Zu der Erkennung, Controller wie Koppler adressieren bei Initialisierung automatisch die Klemmen und theoretisch könntest du im Controller auch ohne EA Konfiguration arbeiten, ist aber sehr unsauber und du müsstest alle Adressen von Hand berechnen.

Gruß

Mavorkit

Gesendet von meinem SM-G389F mit Tapatalk


----------



## Michael_Keller (29 März 2019)

Hallo Mavorkit,

ich habe 5x PT1000 Sensoren zur Raumtemperaturmessung. Theoretisch könnte ich die auch an 2x 4Kanal oder 3x 2Kanal Analogeingangskarten hängen, aber das Problem mit der Konfiguration ist ja vermutlich immer gleich? Oder gibt es eine Karte die von Haus aus für PT1000 konfiguriert ist? Wenn es einen einfacheren Weg als die 451 Klemme gibt bin ich gern dafür zu haben.

Gruß
Michael


----------



## holgermaik (30 März 2019)

schau mal hier
Registerkommunikation mit WAGO 750-880, Parameter für AI-Karte


----------



## .:WAGO::0102330:. (1 April 2019)

Sehr geehrter Herr Keller. In der Codesys 2.3 gibt es die Bibliothek 'ModuleAccess_01.lib'. Mit dieser können Sie die Karte am Controller konfigurieren. Es gibt dazu auf unserer Website auch einen Anwendungshinweis mit Beispielen dazu.
Hier der entsprechende Link zur Website: https://www.wago.com/de/d/7638


----------



## Michael_Keller (1 April 2019)

Hallo zusammen,

zuerst einmal danke an alle für die Antworten. Es freut mich dass sogar der Wago Support hier aktiv ist!

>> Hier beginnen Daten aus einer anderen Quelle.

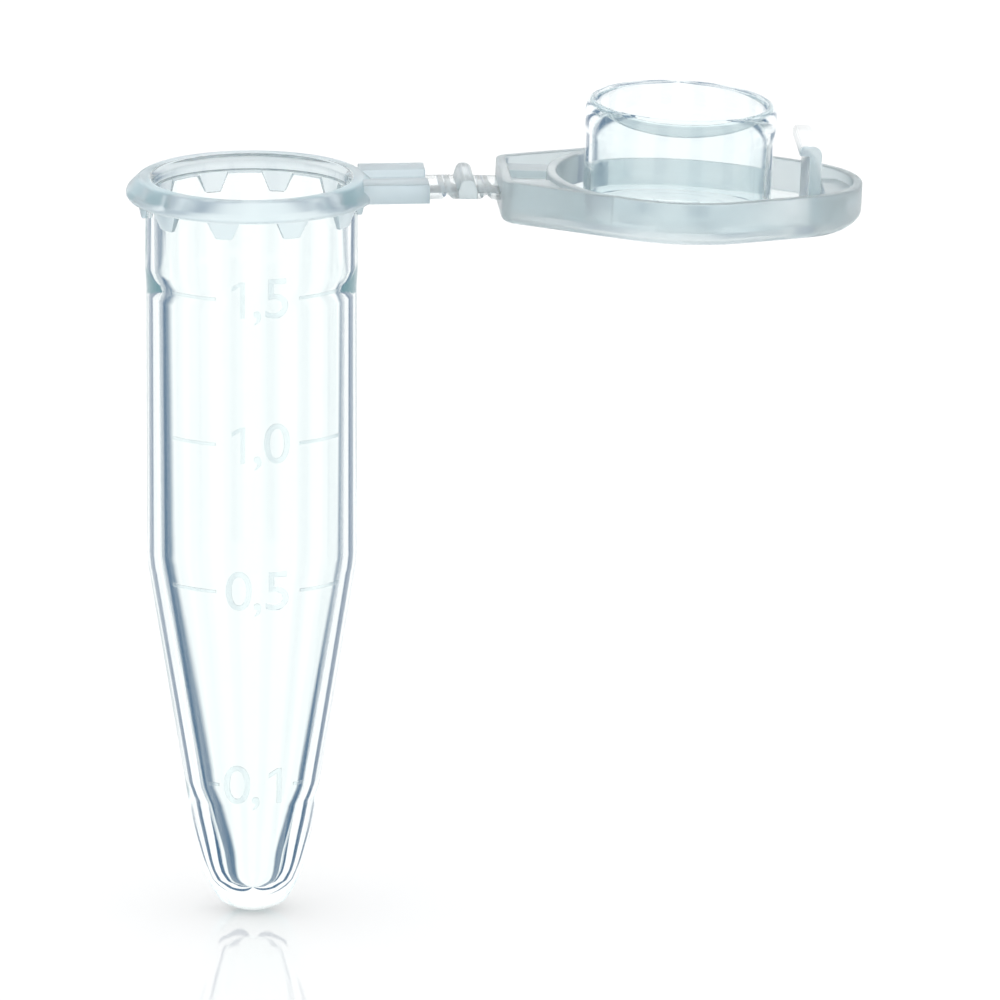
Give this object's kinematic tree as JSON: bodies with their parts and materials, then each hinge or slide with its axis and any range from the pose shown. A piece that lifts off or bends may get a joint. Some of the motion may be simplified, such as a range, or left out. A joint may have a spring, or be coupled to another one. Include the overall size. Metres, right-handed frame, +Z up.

nach einigen Recherchen habe ich mich nun entschieden statt der 8 Kanal 750-451 Klemme 4 oder 2 Kanal Analogeingangskarten zu verwenden. Da gibt es ja speziell für PT1000 passende, die nicht konfiguriert werden müssen. Das macht es für mich leichter und ich kann mit das Update von Wago IO pro sparen, dass ich auch benötigt hätte (die 451 wird dort nicht angezeigt)  

Danke nochmal

Gruß
Michael


----------